Since its inception last summer, 15 of the 25 actions in the Infill Roadmap have already been initiated, with 13 slated to be fully completed by the end of 2020.  Action 21 (“Pursue regulatory changes in RF1 and RF2 Zones that allow semi-detached housing to be permitted uses and to be located mid-block”) of the Infill Roadmap was achieved earlier this year, allowing as-of-right development of semi-detached and duplex housing in RF1 (Single Detached Residential Zone) and RF2 (Low Density Infill Zone) zones.  This milestone resembles a historic move made by Minneapolis in 2018 that eliminated single-family only zoning and enabling triplex developments on lots once reserved for single-detached homes.
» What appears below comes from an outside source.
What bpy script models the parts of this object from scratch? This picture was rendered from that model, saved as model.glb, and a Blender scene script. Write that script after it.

In embracing the "missing middle" this year, Edmonton launched a juried design competition to transform five lots in one of the city’s older neighbourhoods ー fulfilling Action 5 in the Infill Roadmap (“Pursue partnerships to pilot innovative housing”).  The competition has attracted housing proposals from across Canada. The winning team will be given the opportunity to purchase the site and build their winning design.

For Edmonton, the 2018 Infill Roadmap supports fiscal, social and ecological sustainability by making better and more efficient use of existing infrastructure, with wide community support.  To fully realize all of the actions, the City of Edmonton has ensured the Infill Roadmap is adequately resourced, with staff to make it happen.
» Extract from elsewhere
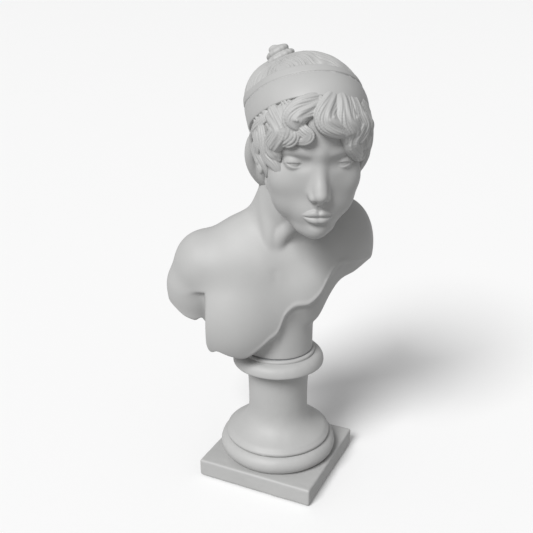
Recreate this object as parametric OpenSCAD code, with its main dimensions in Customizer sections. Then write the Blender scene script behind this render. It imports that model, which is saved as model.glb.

The team eager to make it all happen

Sean Bohle and Ania Schoof, who represent nearly 13 combined years at the City of Edmonton, are joined by Carley Holt, new to the City ー all tasked with advancing the Infill Roadmap from now until the end of 2020.

Sean has been at the City for nearly 6 years, and has a history with infill policy.  He led the creation of policies C582: Developer Sponsored Affordable Housing and C599: Community Amenity Contributions in Direct Control Provisions, both of which focused on providing transparency and creating shared benefit from rezonings.

For Sean, infill development has the potential to improve the economy, revitalize communities, and improve the City's fiscal situation — a win-win-win when done right.

“It’s a win for community members, the City, and for the development industry,” Bohle noted.

He added, "The infill roadmap was carefully prepared with extensive research, consultation and debate, and offers a clear path forward.  Council's support, combined with the passion of community members, developers and City staff make this the right time to reduce barriers to infill and pave the way for more vibrant and sustainable communities."

Ania Schoof, began her career with the City of Edmonton in 2012, and has worked on a range of city planning initiatives from land development planning solutions with various stakeholders to transportation planning.  With a Master in Environment and Management, Schoof is eager to get started on Action 2 of the Infill Roadmap (“Review infrastructure capacity in Edmonton’s older neighbourhoods and identify the infrastructure investments needed to support infill”).

“A big part of this action will be to assess infrastructure capacity in Edmonton’s older neighbourhoods with our many stakeholders,” says Schoof.  “This will help to provide us with a clear picture of where there is available capacity for services such as stormwater, sewer, water, and transportation. Understanding the existing levels of service will help the City better understand what upgrades are necessary, and provide better certainty for industry when making development decisions.”

Carley Holt, holds a Master of City Planning from the University of Manitoba, and joins the City after years of work in the private sector. With an eye for design ー nurtured through her training at the University of Alberta in industrial design ー Holt is excited to move forward on the actions in the Infill Roadmap with a keen design and architectural lens.

“I am excited to join the Infill Roadmap team and to help build on the great work of the many city builders, councillors, and planners before me who helped advocate for this important infill imperative,” says Holt.  “What I hope to bring to this work is a human-centered approach ー ensuring the voices of all types of people are included, so we can enable housing typologies and built environments that nurture everyone ー regardless of age, ability, sex, gender, cultural background or wealth.”